(3D code data)
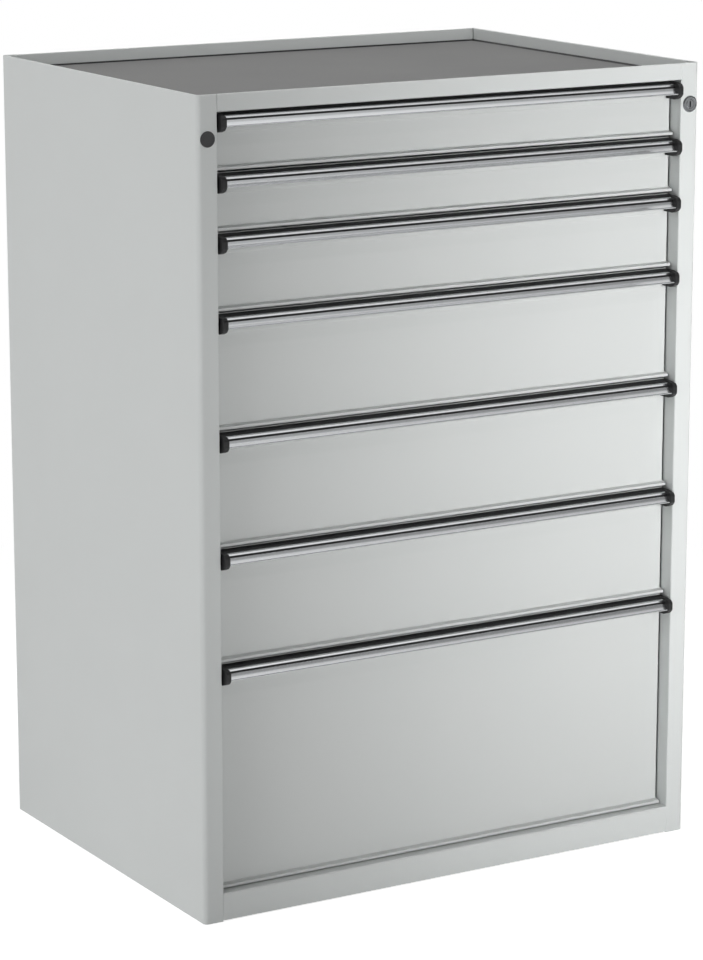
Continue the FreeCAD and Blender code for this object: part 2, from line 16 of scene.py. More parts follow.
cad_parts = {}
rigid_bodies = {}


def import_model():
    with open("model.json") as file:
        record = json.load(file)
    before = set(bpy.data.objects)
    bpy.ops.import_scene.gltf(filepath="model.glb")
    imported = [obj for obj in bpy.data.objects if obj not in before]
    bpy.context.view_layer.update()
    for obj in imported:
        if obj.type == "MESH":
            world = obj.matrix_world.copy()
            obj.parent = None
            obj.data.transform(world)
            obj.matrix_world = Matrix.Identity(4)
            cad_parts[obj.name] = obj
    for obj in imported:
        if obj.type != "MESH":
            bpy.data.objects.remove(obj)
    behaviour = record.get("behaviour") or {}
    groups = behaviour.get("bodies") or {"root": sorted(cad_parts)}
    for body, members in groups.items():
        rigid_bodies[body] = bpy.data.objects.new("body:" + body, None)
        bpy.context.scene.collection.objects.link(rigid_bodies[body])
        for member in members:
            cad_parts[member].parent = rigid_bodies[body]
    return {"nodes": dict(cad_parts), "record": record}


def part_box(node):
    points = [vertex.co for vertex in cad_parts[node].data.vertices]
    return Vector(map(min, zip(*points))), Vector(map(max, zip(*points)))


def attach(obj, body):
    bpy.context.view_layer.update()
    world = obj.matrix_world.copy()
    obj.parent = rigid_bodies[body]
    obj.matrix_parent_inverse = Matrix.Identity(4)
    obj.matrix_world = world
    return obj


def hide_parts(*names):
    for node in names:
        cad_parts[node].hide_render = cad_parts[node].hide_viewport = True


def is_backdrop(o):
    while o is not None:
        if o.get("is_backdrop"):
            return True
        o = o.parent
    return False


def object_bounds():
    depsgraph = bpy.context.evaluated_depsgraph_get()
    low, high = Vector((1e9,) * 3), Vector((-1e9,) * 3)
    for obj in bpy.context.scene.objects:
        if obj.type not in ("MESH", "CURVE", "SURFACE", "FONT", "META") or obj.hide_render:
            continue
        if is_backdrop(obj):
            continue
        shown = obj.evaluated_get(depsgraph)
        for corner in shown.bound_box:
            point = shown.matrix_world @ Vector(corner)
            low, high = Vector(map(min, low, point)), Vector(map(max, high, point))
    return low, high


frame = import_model()
cad_low, cad_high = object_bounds()
nodes = frame["nodes"]
MM = 0.001
DRAWERS = range(1, 8)
cabinet_size = [round(side / MM) for side in cad_high - cad_low]
print("The cabinet measures", cabinet_size, "mm in", len(nodes), "nodes")

# %% [markdown]
# ## Helpers for finishes
# A finish is a small tree of shader nodes. Each kind of node could have a helper of its own, but then every
# new kind would need one more. So one function adds any node, sets its values and joins its inputs. Colours
# are written as on a paint card, in sRGB hex, and a shader wants linear light, so one function turns the
# one into the other. Patterns are given by how wide their features are in millimetres, as one would measure
# them on the real surface.

# %% Node and colour helpers
def linear(card):
    """A colour card's hex value as the linear colour that a shader takes."""
    channels = [int(card[i:i + 2], 16) / 255 for i in (1, 3, 5)]
    return [c / 12.92 if c <= 0.04045 else ((c + 0.055) / 1.055) ** 2.4 for c in channels] + [1]


def add_node(tree, kind, values, **links):
    """Adds a node, sets its sockets or properties, and joins inputs to outputs. An input _2 is number two."""
    made = tree.nodes.new(kind)
    for name, value in values.items():
        if isinstance(name, int) or name in made.inputs:
            made.inputs[name].default_value = value
        else:
            setattr(made, name, value)
    for name, source in links.items():
        by_number = name[1:].isdigit()
        socket = made.inputs[int(name[1:])] if by_number else made.inputs[name.replace("_", " ")]
        tree.links.new(source, socket)
    return made


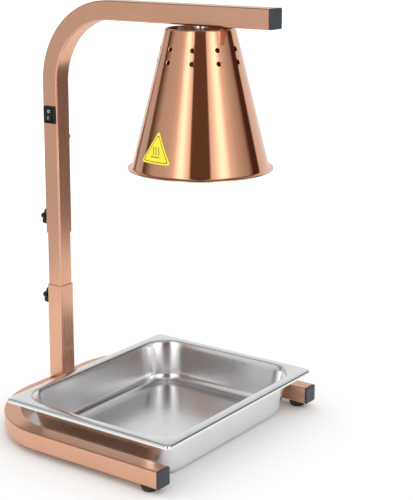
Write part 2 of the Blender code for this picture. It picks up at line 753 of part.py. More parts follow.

_PROBLEM DESCRIPTION_.
Please print the material above exactly as it appears, from its first line through the line containing "for node in", inclusive, and stop there.

_CORRECT ANSWER_.
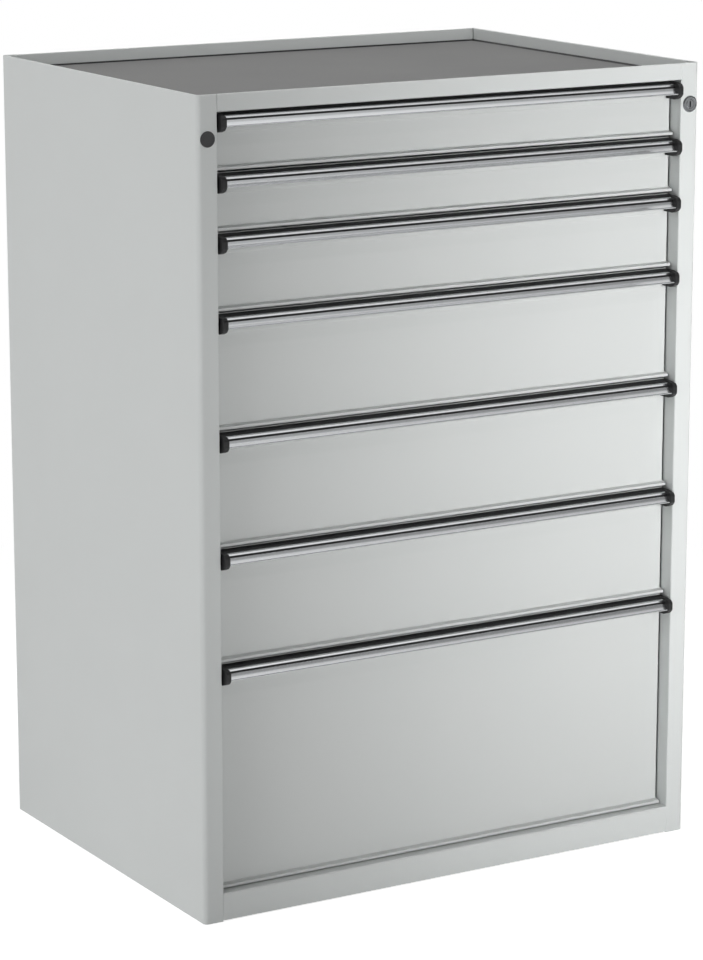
Continue the FreeCAD and Blender code for this object: part 2, from line 16 of scene.py. More parts follow.
cad_parts = {}
rigid_bodies = {}


def import_model():
    with open("model.json") as file:
        record = json.load(file)
    before = set(bpy.data.objects)
    bpy.ops.import_scene.gltf(filepath="model.glb")
    imported = [obj for obj in bpy.data.objects if obj not in before]
    bpy.context.view_layer.update()
    for obj in imported:
        if obj.type == "MESH":
            world = obj.matrix_world.copy()
            obj.parent = None
            obj.data.transform(world)
            obj.matrix_world = Matrix.Identity(4)
            cad_parts[obj.name] = obj
    for obj in imported:
        if obj.type != "MESH":
            bpy.data.objects.remove(obj)
    behaviour = record.get("behaviour") or {}
    groups = behaviour.get("bodies") or {"root": sorted(cad_parts)}
    for body, members in groups.items():
        rigid_bodies[body] = bpy.data.objects.new("body:" + body, None)
        bpy.context.scene.collection.objects.link(rigid_bodies[body])
        for member in members:
            cad_parts[member].parent = rigid_bodies[body]
    return {"nodes": dict(cad_parts), "record": record}


def part_box(node):
    points = [vertex.co for vertex in cad_parts[node].data.vertices]
    return Vector(map(min, zip(*points))), Vector(map(max, zip(*points)))


def attach(obj, body):
    bpy.context.view_layer.update()
    world = obj.matrix_world.copy()
    obj.parent = rigid_bodies[body]
    obj.matrix_parent_inverse = Matrix.Identity(4)
    obj.matrix_world = world
    return obj


def hide_parts(*names):
    for node in names:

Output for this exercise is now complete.